Henrik Thoren & Philip Gerlee:
Science, Computational Models and the COVID-19 Pandemic
The COVID-19 pandemic illustrated many of the challenges with using science to guide planning and policymaking. One such challenge has to do with how to manage, represent and communicate uncertainties in epidemiological models. This is considerably complicated, we argue, by the fact that the models themselves are often instrumental in structuring the involved uncertainties. In this talk we explore how models ‘domesticate’ uncertainties and what this implies for science-for-policy. We conclude the paper with three suggestions for how to better manage and communicate uncertainty at the science-policy interface.
Professor Philip Gerlee obtained his PhD in Mathematical biology from the University of Dundee in 2008. His thesis worked concerned the use of individual-based models for understanding the evolutionary dynamics of tumour growth. After being a postdoc at the Niels Bohr Institute, University of Gothenburg and Moffitt Cancer Center he moved to the Mathematical Sciences, Chalmers University of Technology/University of Gothenburg. He has made to contributions to large number of topics within biomathematics, e.g. population dynamics, game theory and evolutionary theory. Since the COVID-19 pandemic he has been involved in epidemiological modelling both on a local and national level.
Professor Henrik Thorén is a philosopher of science and a researcher at the department of philosophy at Lund University.
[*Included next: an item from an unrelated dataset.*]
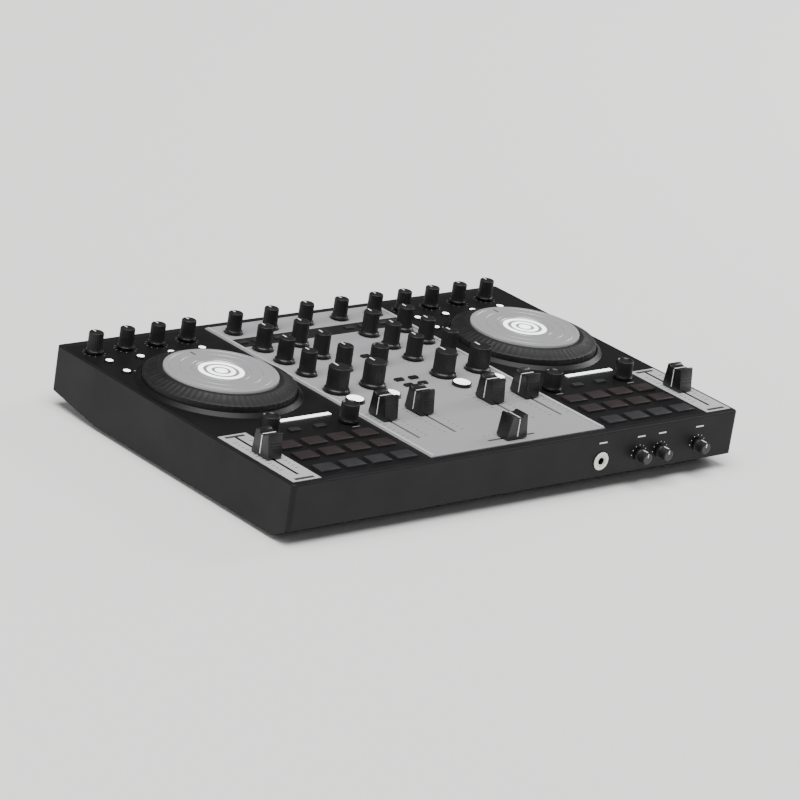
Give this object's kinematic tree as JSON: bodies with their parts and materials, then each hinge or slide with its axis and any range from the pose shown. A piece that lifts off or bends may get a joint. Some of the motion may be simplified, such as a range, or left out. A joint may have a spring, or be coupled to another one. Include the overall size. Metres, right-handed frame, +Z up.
{
  "type": "dj controller",
  "caption": "Flat mixing controller with jog wheels, channel faders, rotary knobs and pads on top, a headphone socket in front and sockets at the rear.",
  "frame": {"origin": "middle of the outline in X and Y, on the plane that the feet stand on", "axes": "+X to the operator's right, +Y towards the rear sockets, +Z up"},
  "size_m": [0.5, 0.348, 0.0774],
  "materials": {
    "case": "moulded",
    "deck_panel": "satin",
    "faceplate": "satin",
    "knob": "matt",
    "fader_cap": "satin",
    "jog_ring": "textured",
    "jog_disc": "spun",
    "button": "satin",
    "socket": "plated",
    "screw": "blackened",
    "foot": "matt",
    "board": "gloss"
  },
  "bodies": {
    "base": {"upper_case": "case", "bottom_cover": "case", "case_screws": "screw", "rubber_feet": "foot", "left_deck_panel": "deck_panel", "right_deck_panel": "deck_panel", "mixer_faceplate": "faceplate", "circuit_boards": "board", "sockets": "socket"},
    "fx_knob_left_1": {"fx_knob_left_1": "knob"},
    "fx_knob_left_2": {"fx_knob_left_2": "knob"},
    "fx_knob_left_3": {"fx_knob_left_3": "knob"},
    "fx_knob_left_4": {"fx_knob_left_4": "knob"},
    "loop_move_knob_left": {"loop_move_knob_left": "knob"},
    "loop_size_knob_left": {"loop_size_knob_left": "knob"},
    "fx_knob_right_1": {"fx_knob_right_1": "knob"},
    "fx_knob_right_2": {"fx_knob_right_2": "knob"},
    "fx_knob_right_3": {"fx_knob_right_3": "knob"},
    "fx_knob_right_4": {"fx_knob_right_4": "knob"},
    "loop_move_knob_right": {"loop_move_knob_right": "knob"},
    "loop_size_knob_right": {"loop_size_knob_right": "knob"},
    "main_level_knob": {"main_level_knob": "knob"},
    "browse_knob": {"browse_knob": "knob"},
    "gain_knob_c": {"gain_knob_c": "knob"},
    "eq_high_knob_c": {"eq_high_knob_c": "knob"},
    "eq_mid_knob_c": {"eq_mid_knob_c": "knob"},
    "eq_low_knob_c": {"eq_low_knob_c": "knob"},
    "filter_knob_c": {"filter_knob_c": "knob"},
    "gain_knob_a": {"gain_knob_a": "knob"},
    "eq_high_knob_a": {"eq_high_knob_a": "knob"},
    "eq_mid_knob_a": {"eq_mid_knob_a": "knob"},
    "eq_low_knob_a": {"eq_low_knob_a": "knob"},
    "filter_knob_a": {"filter_knob_a": "knob"},
    "gain_knob_b": {"gain_knob_b": "knob"},
    "eq_high_knob_b": {"eq_high_knob_b": "knob"},
    "eq_mid_knob_b": {"eq_mid_knob_b": "knob"},
    "eq_low_knob_b": {"eq_low_knob_b": "knob"},
    "filter_knob_b": {"filter_knob_b": "knob"},
    "gain_knob_d": {"gain_knob_d": "knob"},
    "eq_high_knob_d": {"eq_high_knob_d": "knob"},
    "eq_mid_knob_d": {"eq_mid_knob_d": "knob"},
    "eq_low_knob_d": {"eq_low_knob_d": "knob"},
    "filter_knob_d": {"filter_knob_d": "knob"},
    "mic_level_knob": {"mic_level_knob": "knob"},
    "cue_mix_knob": {"cue_mix_knob": "knob"},
    "phones_level_knob": {"phones_level_knob": "knob"},
    "channel_fader_c": {"channel_fader_c": "fader_cap"},
    "channel_fader_a": {"channel_fader_a": "fader_cap"},
    "channel_fader_b": {"channel_fader_b": "fader_cap"},
    "channel_fader_d": {"channel_fader_d": "fader_cap"},
    "crossfader": {"crossfader": "fader_cap"},
    "tempo_fader_left": {"tempo_fader_left": "fader_cap"},
    "tempo_fader_right": {"tempo_fader_right": "fader_cap"},
    "jog_left": {"jog_rim_left": "jog_ring", "jog_platter_left": "jog_disc"},
    "jog_right": {"jog_rim_right": "jog_ring", "jog_platter_right": "jog_disc"},
    "left_deck_buttons": {"left_deck_buttons": "button"},
    "right_deck_buttons": {"right_deck_buttons": "button"},
    "mixer_buttons": {"mixer_buttons": "button"}
  },
  "joints": [
    {"name": "fx_knob_left_1_turn", "type": "hinge", "parent": "base", "child": "fx_knob_left_1", "pos_m": [-0.23025, 0.138, 0.054], "axis": [0, 0, -1], "range_deg": [-150, 150]},
    {"name": "fx_knob_left_2_turn", "type": "hinge", "parent": "base", "child": "fx_knob_left_2", "pos_m": [-0.19725, 0.138, 0.054], "axis": [0, 0, -1], "range_deg": [-150, 150]},
    {"name": "fx_knob_left_3_turn", "type": "hinge", "parent": "base", "child": "fx_knob_left_3", "pos_m": [-0.16425, 0.138, 0.054], "axis": [0, 0, -1], "range_deg": [-150, 150]},
    {"name": "fx_knob_left_4_turn", "type": "hinge", "parent": "base", "child": "fx_knob_left_4", "pos_m": [-0.13125, 0.138, 0.054], "axis": [0, 0, -1], "range_deg": [-150, 150]},
    {"name": "loop_move_knob_left_turn", "type": "hinge", "parent": "base", "child": "loop_move_knob_left", "pos_m": [-0.2, -0.065, 0.054], "axis": [0, 0, -1], "continuous": true},
    {"name": "loop_size_knob_left_turn", "type": "hinge", "parent": "base", "child": "loop_size_knob_left", "pos_m": [-0.115, -0.065, 0.054], "axis": [0, 0, -1], "continuous": true},
    {"name": "fx_knob_right_1_turn", "type": "hinge", "parent": "base", "child": "fx_knob_right_1", "pos_m": [0.11425, 0.138, 0.054], "axis": [0, 0, -1], "range_deg": [-150, 150]},
    {"name": "fx_knob_right_2_turn", "type": "hinge", "parent": "base", "child": "fx_knob_right_2", "pos_m": [0.14725, 0.138, 0.054], "axis": [0, 0, -1], "range_deg": [-150, 150]},
    {"name": "fx_knob_right_3_turn", "type": "hinge", "parent": "base", "child": "fx_knob_right_3", "pos_m": [0.18025, 0.138, 0.054], "axis": [0, 0, -1], "range_deg": [-150, 150]},
    {"name": "fx_knob_right_4_turn", "type": "hinge", "parent": "base", "child": "fx_knob_right_4", "pos_m": [0.21325, 0.138, 0.054], "axis": [0, 0, -1], "range_deg": [-150, 150]},
    {"name": "loop_move_knob_right_turn", "type": "hinge", "parent": "base", "child": "loop_move_knob_right", "pos_m": [0.115, -0.065, 0.054], "axis": [0, 0, -1], "continuous": true},
    {"name": "loop_size_knob_right_turn", "type": "hinge", "parent": "base", "child": "loop_size_knob_right", "pos_m": [0.2, -0.065, 0.054], "axis": [0, 0, -1], "continuous": true},
    {"name": "main_level_knob_turn", "type": "hinge", "parent": "base", "child": "main_level_knob", "pos_m": [0, 0.138, 0.0548], "axis": [0, 0, -1], "range_deg": [-150, 150]},
    {"name": "browse_knob_turn", "type": "hinge", "parent": "base", "child": "browse_knob", "pos_m": [0, 0.035, 0.0548], "axis": [0, 0, -1], "continuous": true},
    {"name": "gain_knob_c_turn", "type": "hinge", "parent": "base", "child": "gain_knob_c", "pos_m": [-0.08, 0.138, 0.0548], "axis": [0, 0, -1], "range_deg": [-150, 150]},
    {"name": "eq_high_knob_c_turn", "type": "hinge", "parent": "base", "child": "eq_high_knob_c", "pos_m": [-0.08, 0.096, 0.0548], "axis": [0, 0, -1], "range_deg": [-150, 150]},
    {"name": "eq_mid_knob_c_turn", "type": "hinge", "parent": "base", "child": "eq_mid_knob_c", "pos_m": [-0.08, 0.066, 0.0548], "axis": [0, 0, -1], "range_deg": [-150, 150]},
    {"name": "eq_low_knob_c_turn", "type": "hinge", "parent": "base", "child": "eq_low_knob_c", "pos_m": [-0.08, 0.035, 0.0548], "axis": [0, 0, -1], "range_deg": [-150, 150]},
    {"name": "filter_knob_c_turn", "type": "hinge", "parent": "base", "child": "filter_knob_c", "pos_m": [-0.08, -0.006, 0.0548], "axis": [0, 0, -1], "range_deg": [-150, 150]},
    {"name": "gain_knob_a_turn", "type": "hinge", "parent": "base", "child": "gain_knob_a", "pos_m": [-0.04, 0.138, 0.0548], "axis": [0, 0, -1], "range_deg": [-150, 150]},
    {"name": "eq_high_knob_a_turn", "type": "hinge", "parent": "base", "child": "eq_high_knob_a", "pos_m": [-0.04, 0.096, 0.0548], "axis": [0, 0, -1], "range_deg": [-150, 150]},
    {"name": "eq_mid_knob_a_turn", "type": "hinge", "parent": "base", "child": "eq_mid_knob_a", "pos_m": [-0.04, 0.066, 0.0548], "axis": [0, 0, -1], "range_deg": [-150, 150]},
    {"name": "eq_low_knob_a_turn", "type": "hinge", "parent": "base", "child": "eq_low_knob_a", "pos_m": [-0.04, 0.035, 0.0548], "axis": [0, 0, -1], "range_deg": [-150, 150]},
    {"name": "filter_knob_a_turn", "type": "hinge", "parent": "base", "child": "filter_knob_a", "pos_m": [-0.04, -0.006, 0.0548], "axis": [0, 0, -1], "range_deg": [-150, 150]},
    {"name": "gain_knob_b_turn", "type": "hinge", "parent": "base", "child": "gain_knob_b", "pos_m": [0.04, 0.138, 0.0548], "axis": [0, 0, -1], "range_deg": [-150, 150]},
    {"name": "eq_high_knob_b_turn", "type": "hinge", "parent": "base", "child": "eq_high_knob_b", "pos_m": [0.04, 0.096, 0.0548], "axis": [0, 0, -1], "range_deg": [-150, 150]},
    {"name": "eq_mid_knob_b_turn", "type": "hinge", "parent": "base", "child": "eq_mid_knob_b", "pos_m": [0.04, 0.066, 0.0548], "axis": [0, 0, -1], "range_deg": [-150, 150]},
    {"name": "eq_low_knob_b_turn", "type": "hinge", "parent": "base", "child": "eq_low_knob_b", "pos_m": [0.04, 0.035, 0.0548], "axis": [0, 0, -1], "range_deg": [-150, 150]},
    {"name": "filter_knob_b_turn", "type": "hinge", "parent": "base", "child": "filter_knob_b", "pos_m": [0.04, -0.006, 0.0548], "axis": [0, 0, -1], "range_deg": [-150, 150]},
    {"name": "gain_knob_d_turn", "type": "hinge", "parent": "base", "child": "gain_knob_d", "pos_m": [0.08, 0.138, 0.0548], "axis": [0, 0, -1], "range_deg": [-150, 150]},
    {"name": "eq_high_knob_d_turn", "type": "hinge", "parent": "base", "child": "eq_high_knob_d", "pos_m": [0.08, 0.096, 0.0548], "axis": [0, 0, -1], "range_deg": [-150, 150]},
    {"name": "eq_mid_knob_d_turn", "type": "hinge", "parent": "base", "child": "eq_mid_knob_d", "pos_m": [0.08, 0.066, 0.0548], "axis": [0, 0, -1], "range_deg": [-150, 150]},
    {"name": "eq_low_knob_d_turn", "type": "hinge", "parent": "base", "child": "eq_low_knob_d", "pos_m": [0.08, 0.035, 0.0548], "axis": [0, 0, -1], "range_deg": [-150, 150]},
    {"name": "filter_knob_d_turn", "type": "hinge", "parent": "base", "child": "filter_knob_d", "pos_m": [0.08, -0.006, 0.0548], "axis": [0, 0, -1], "range_deg": [-150, 150]},
    {"name": "mic_level_knob_turn", "type": "hinge", "parent": "base", "child": "mic_level_knob", "pos_m": [0.135, -0.162, 0.0285], "axis": [0, 1, 0], "range_deg": [-150, 150]},
    {"name": "cue_mix_knob_turn", "type": "hinge", "parent": "base", "child": "cue_mix_knob", "pos_m": [0.16, -0.162, 0.0285], "axis": [0, 1, 0], "range_deg": [-150, 150]},
    {"name": "phones_level_knob_turn", "type": "hinge", "parent": "base", "child": "phones_level_knob", "pos_m": [0.205, -0.162, 0.0285], "axis": [0, 1, 0], "range_deg": [-150, 150]},
    {"name": "channel_fader_c_slide", "type": "slide", "parent": "base", "child": "channel_fader_c", "axis": [0, 1, 0], "range_m": [-0.045, 0.015]},
    {"name": "channel_fader_a_slide", "type": "slide", "parent": "base", "child": "channel_fader_a", "axis": [0, 1, 0], "range_m": [-0.045, 0.015]},
    {"name": "channel_fader_b_slide", "type": "slide", "parent": "base", "child": "channel_fader_b", "axis": [0, 1, 0], "range_m": [-0.045, 0.015]},
    {"name": "channel_fader_d_slide", "type": "slide", "parent": "base", "child": "channel_fader_d", "axis": [0, 1, 0], "range_m": [-0.045, 0.015]},
    {"name": "crossfader_slide", "type": "slide", "parent": "base", "child": "crossfader", "axis": [1, 0, 0], "range_m": [-0.0225, 0.0225]},
    {"name": "tempo_fader_left_slide", "type": "slide", "parent": "base", "child": "tempo_fader_left", "axis": [0, 1, 0], "range_m": [-0.035, 0.035]},
    {"name": "tempo_fader_right_slide", "type": "slide", "parent": "base", "child": "tempo_fader_right", "axis": [0, 1, 0], "range_m": [-0.035, 0.035]},
    {"name": "jog_left_spin", "type": "hinge", "parent": "base", "child": "jog_left", "pos_m": [-0.17225, 0.038, 0.054], "axis": [0, 0, -1], "continuous": true},
    {"name": "jog_right_spin", "type": "hinge", "parent": "base", "child": "jog_right", "pos_m": [0.17225, 0.038, 0.054], "axis": [0, 0, -1], "continuous": true},
    {"name": "left_deck_buttons_press", "type": "slide", "parent": "base", "child": "left_deck_buttons", "axis": [0, 0, -1], "range_m": [0, 0.001], "stiffness_N_per_m": 800, "springref_m": -0.001},
    {"name": "right_deck_buttons_press", "type": "slide", "parent": "base", "child": "right_deck_buttons", "axis": [0, 0, -1], "range_m": [0, 0.001], "stiffness_N_per_m": 800, "springref_m": -0.001},
    {"name": "mixer_buttons_press", "type": "slide", "parent": "base", "child": "mixer_buttons", "axis": [0, 0, -1], "range_m": [0, 0.001], "stiffness_N_per_m": 800, "springref_m": -0.001}
  ]
}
His work mainly concerns conceptual and methodological issues in e.g., sustainability, climate, and environmental sciences including work on the nature of inter- and transdisciplinarity, the resilience concept, the role of ecosystem services, and more broadly the management of values, uncertainties, and risks in science-for-policy. He is currently the PI for the Formas funded RIVET project that investigates normative assumptions in climate economics.